Fear can hold us back, and when it comes to cosmetic surgery, it is fear of what the results might be that affects us most. But it’s just a myth that patients are never satisfied, like it’s a myth that cosmetic surgery is only for the rich, the vain and women.
Myth: People are never happy with their cosmetic surgery
According to ABC News, more than two-thirds of North American baby boomers say they would consider having cosmetic surgery if they knew it was completely free and safe. So why aren’t more people doing it? What’s holding them back is fear of the Titanic Effect—the poorly done nose job, the pulled face, or the blank, expressionless look that shouts, “I’ve had work!”

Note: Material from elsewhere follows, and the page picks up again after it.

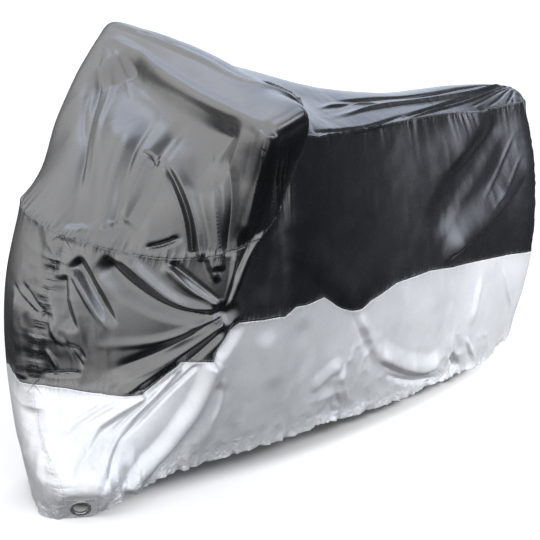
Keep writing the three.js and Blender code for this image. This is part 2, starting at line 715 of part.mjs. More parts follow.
// A panel: its cells given a thickness, and drawn back from its seams by half the gap
function panelSolid(panel, thickness) {
  const rings = skin.cells.filter((cell) => cell.panel === panel).map((cell) => cell.ring);
  const triangles = [];
  for (const [a, b, c, d] of rings) {
    if (d === undefined) {
      triangles.push([a, b, c]);
      continue;
    }
    const short = size(sub(skin.points[a], skin.points[c])) <= size(sub(skin.points[b], skin.points[d]));
    if (short) triangles.push([a, b, c], [a, c, d]);
    else triangles.push([a, b, d], [b, c, d]);
  }
  const directed = new Set(triangles.flatMap(([a, b, c]) => [`${a},${b}`, `${b},${c}`, `${c},${a}`]));
  const next = new Map();
  const previous = new Map();
  for (const key of directed) {
    const [a, b] = key.split(',').map(Number);
    if (directed.has(`${b},${a}`)) continue;
    next.set(a, b);
    previous.set(b, a);
  }
  const order = [...new Set(triangles.flat())];
  const local = new Map(order.map((id, i) => [id, i]));
  const outer = [];
  const inner = [];
  for (const id of order) {
    let point = skin.points[id];
    if (next.has(id)) {
      const into = (from, to) =>
        unit(cross(normals[id], sub(skin.points[to], skin.points[from])));
      const one = into(previous.get(id), id);
      const two = into(id, next.get(id));
      const both = unit(add(one, two));
      point = add(point, both, SEAM_GAP / 2 / Math.max(0.5, dot(one, both)));
    }
    const depth = hemIds.has(id) ? Math.max(HEM, thickness) : thickness;
    outer.push(point);
    inner.push(add(point, normals[id], -depth));
  }
  const count = order.length;
  const index = [];
  for (const triangle of triangles) {
    const [a, b, c] = triangle.map((id) => local.get(id));
    index.push(a, b, c, count + a, count + c, count + b);
  }
  for (const [from, to] of next) {
    const a = local.get(from);
    const b = local.get(to);
    index.push(b, a, count + a, b, count + a, count + b);
  }
  return { vertices: [...outer, ...inner].flat(), index };
}

function toGeometry({ vertices, index }) {
  const geometry = new THREE.BufferGeometry();
  geometry.setAttribute('position', new THREE.Float32BufferAttribute(vertices, 3));
  geometry.setIndex(index);
  geometry.computeVertexNormals();
  return geometry;
}

function toManifold({ vertices, index }) {
  return new wasm.Manifold(new wasm.Mesh({
    numProp: 3,
    vertProperties: new Float32Array(vertices),
    triVerts: new Uint32Array(index),
  }));
}

// Matrix that stands Z on the ring's axis
const ringFrame = new THREE.Matrix4().compose(
  new THREE.Vector3(...RING_AT),
  new THREE.Quaternion().setFromUnitVectors(new THREE.Vector3(0, 0, 1), new THREE.Vector3(...ringAxis)),
  new THREE.Vector3(1, 1, 1),
);

// The patch with its round hole
function patchGeometry() {
  const blank = toManifold(panelSolid('eyelet_patch', PATCH.cloth));
  const radius = RING.barrel + RING.clearance;
  const rod = new THREE.CylinderGeometry(radius, radius, 60, RING.sides).rotateX(Math.PI / 2);
  rod.applyMatrix4(ringFrame);
  rod.deleteAttribute('normal');
  rod.deleteAttribute('uv');
  const merged = mergeVertices(rod);
  const drill = toManifold({
    vertices: Array.from(merged.attributes.position.array),
    index: Array.from(merged.index.array),
  });
  const mesh = blank.subtract(drill).getMesh();
  return toGeometry({ vertices: Array.from(mesh.vertProperties), index: Array.from(mesh.triVerts) });
}

// The ring: a barrel through the patch, with a rolled lip on either face
function ringGeometry() {
  const face = RING.clearance;
  const back = -PATCH.cloth - RING.clearance;
  const profile = [
    [RING.hole, back - RING.lip * 0.4],
    [RING.hole, face + RING.lip * 0.4],
    [RING.hole + 1.4, face + RING.lip],
    [RING.rim - 2, face + RING.lip],
    [RING.rim, face + RING.lip * 0.5],
    [RING.rim, face],
    [RING.barrel, face],
    [RING.barrel, back],
    [RING.rim, back],
    [RING.rim - 1, back - RING.lip],
    [RING.hole + 1.4, back - RING.lip],
    [RING.hole, back - RING.lip * 0.4],
  ].map(([radius, height]) => new THREE.Vector2(radius, height));
  const geometry = new THREE.LatheGeometry(profile.reverse(), RING.sides);
  geometry.rotateX(Math.PI / 2);
  geometry.applyMatrix4(ringFrame);
  return geometry;
}

function finish(color, roughness, metalness) {
  return new THREE.MeshStandardMaterial({ color, roughness, metalness });
}

function piece(name, geometry, material) {
  const mesh = new THREE.Mesh(geometry, material);
  mesh.name = name;
  return mesh;
}

const dark = () => finish(0x24262b, 0.42, 0);
const silver = () => finish(0xc3c6ca, 0.45, 0.35);

const cover = new THREE.Group();
cover.add(
  piece('hood', toGeometry(panelSolid('hood', CLOTH)), dark()),
  piece('top_panel', toGeometry(panelSolid('top_panel', CLOTH)), dark()),
  piece('side_left', toGeometry(panelSolid('side_left', CLOTH)), dark()),
  piece('side_right', toGeometry(panelSolid('side_right', CLOTH)), dark()),
  piece('skirt_left', toGeometry(panelSolid('skirt_left', CLOTH)), silver()),
  piece('skirt_right', toGeometry(panelSolid('skirt_right', CLOTH)), silver()),
  piece('eyelet_patch', patchGeometry(), silver()),
  piece('eyelet', ringGeometry(), finish(0x9a9ca0, 0.3, 1)),
);
cover.position.set(...SUPPORT.map((value) => -value));

const root = new THREE.Group();
root.add(cover);

export default root;
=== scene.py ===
"""A draped two-tone weather cover, dressed for rendering.

The cover is one skin of thin coated cloth, cut into panels along its seams. Each panel
is computed on a parameter grid: splines run through named stations round the cover, and
folds, seam puckers and hem gathers push the skin along its own outward direction.
Table sizes are millimetres, counted from the ground under the middle of the cover;
the scene itself is in metres, counted from the support point under the top.
"""

import json
import logging
import math
from dataclasses import dataclass, field
from enum import Enum
from typing import NamedTuple

import bpy
import numpy as np
from mathutils import Matrix, Vector

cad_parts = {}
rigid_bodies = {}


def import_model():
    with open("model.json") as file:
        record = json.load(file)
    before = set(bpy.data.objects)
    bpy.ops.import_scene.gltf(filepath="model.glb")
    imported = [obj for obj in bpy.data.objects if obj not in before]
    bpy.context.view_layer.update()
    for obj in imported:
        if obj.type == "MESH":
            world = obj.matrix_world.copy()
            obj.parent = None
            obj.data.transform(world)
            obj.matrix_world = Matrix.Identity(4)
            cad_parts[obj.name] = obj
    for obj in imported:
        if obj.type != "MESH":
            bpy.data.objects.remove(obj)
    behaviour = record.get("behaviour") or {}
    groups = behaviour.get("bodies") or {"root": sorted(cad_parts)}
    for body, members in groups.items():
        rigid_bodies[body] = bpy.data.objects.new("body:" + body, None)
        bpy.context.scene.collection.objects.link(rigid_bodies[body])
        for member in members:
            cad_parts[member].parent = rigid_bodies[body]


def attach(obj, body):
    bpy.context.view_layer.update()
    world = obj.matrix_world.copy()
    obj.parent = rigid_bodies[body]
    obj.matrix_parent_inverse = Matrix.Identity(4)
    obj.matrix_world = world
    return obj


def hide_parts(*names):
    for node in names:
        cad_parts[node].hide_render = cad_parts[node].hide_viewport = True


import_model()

LOG = logging.getLogger("weather_cover")

Array = np.ndarray
Point = tuple[float, float, float]

MM = 0.001

# Grid cells for each cell of the stations' table.
FINENESS = 10
# Cells of that table below and above the colour seam.
LOW_ROWS, HIGH_ROWS = 8, 9
# Cells of that table over the face, the bar and the back of the hood.
HOOD_ROWS = (12, 4, 4)
# Point of support under the top, in mm: the origin of the scene.
SUPPORT: Point = (-430.0, -15.0, 986.0)
# Rise of the middle of the tail, in mm.
TAIL_CROWN = 35.0
# Rise in mm that moves the colour seam one point further up a column's spline.
RIDE_SCALE = 150.0
# Half width in mm up to which the side of a fold falls sharply. It is smooth from twice that.
SHARP_SIDE = 22.0
# Power of the sharp fall.
SHARPNESS = 1.6
# How steeply the creases of crushed cloth grow towards the middle of the place.
CRUSH_STEEPNESS = 1.5
# Size and height of its fine creases, as a share of the coarse ones.
FINE_CREASES = 0.45
# How much taller than wide its creases are.
CRUSH_STRETCH = 1.6
# Cells after which random values repeat.
NOISE_CELLS = 32
# Setting of a Map Range node that eases from 0 to 1.
EASED = {"interpolation_type": "SMOOTHSTEP"}


class Station(NamedTuple):
    """One upright line of the sides, from the shoulder down to the hem.

    shoulder, seam and hem are points in mm; swell bows the cloth outward above and
    below the colour seam; cells is the number of grid cells to the next station.
    """

    name: str
    shoulder: Point
    seam: Point
    hem: Point
    swell: tuple[float, float]
    cells: int


class BarLine(NamedTuple):
    """One line over the hood, from its face across its raised bar to its rear seam."""

    name: str
    face: Point
    bar_front: Point
    bar_rear: Point
    seam: Point


class Ride(NamedTuple):
    """How far the colour seam rides up (mm) at a place counted in stations."""

    at: float
    rise: float


class Fold(NamedTuple):
    """One fold of the cloth, along a run of points in mm.

    depth is outward at both ends of the run, left and right are half widths beside it,
    grow scales them at its end, crown is the radius of the crest, and fade is the
    share of the run over which each end dies away.
    """

    name: str
    points: tuple[Point, ...]
    depth: tuple[float, float]
    left: float
    right: float
    grow: float = 1.0
    crown: float = 1.5
    fade: tuple[float, float] = (0.3, 0.3)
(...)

Anne fretted for fourteen years about her profile. She’d inherited her father’s nose, which looked fine on him but didn’t, in Anne’s opinion, fit well with her delicate features. “Fear of a bad- or unnatural-looking result was the only thing that held me back,” she says. After having the surgery, Anne says, “I feel like I’ve always had this nose. I think it’s almost funny how anxious and apprehensive I was about the surgery.”
Plastic surgery disasters, though few and far between, always get noticed in the media, especially if they happen to a celebrity. They’re usually the result of too much plastic surgery.
Patients tell me all the time that they don’t want to look like Joan Rivers, who jokes that her face “has been tucked more times than a bedsheet at the Holiday Inn.” To my mind, there are many in the entertainment business whose results are less attractive. And, to her credit, Rivers makes no apologies about her ongoing campaign against the effects of aging. In her book Men Are Stupid … And They Like Big Boobs, she observes, “In our appearance-centric society, beauty is a huge factor in everyone’s professional and emotional success—for good or ill, it’s the way things are; accept it or go live under a rock.”
One way that surgeons measure success is by the “revision” rate on noses. Those are rhinoplasties that have to be done again because they didn’t work the first time. Why noses? Because they’re the most difficult to get right. A good cosmetic facial surgeon may have a 10 to 15 percent revision rate on rhinoplasties. But with care and a conservative approach, you can get it down to 5 percent. The aim shouldn’t be perfection but improvement.
So the idea that people are never happy with their plastic surgery is false. In my own practice in Toronto, a study that we did of almost one hundred facelift and rhinoplasty patients, both men and women, revealed a satisfaction rate of close to 90 percent. These patients viewed plastic surgery not as an indulgence or a luxury, but as a self-image concern that cut to the very heart of social desirability.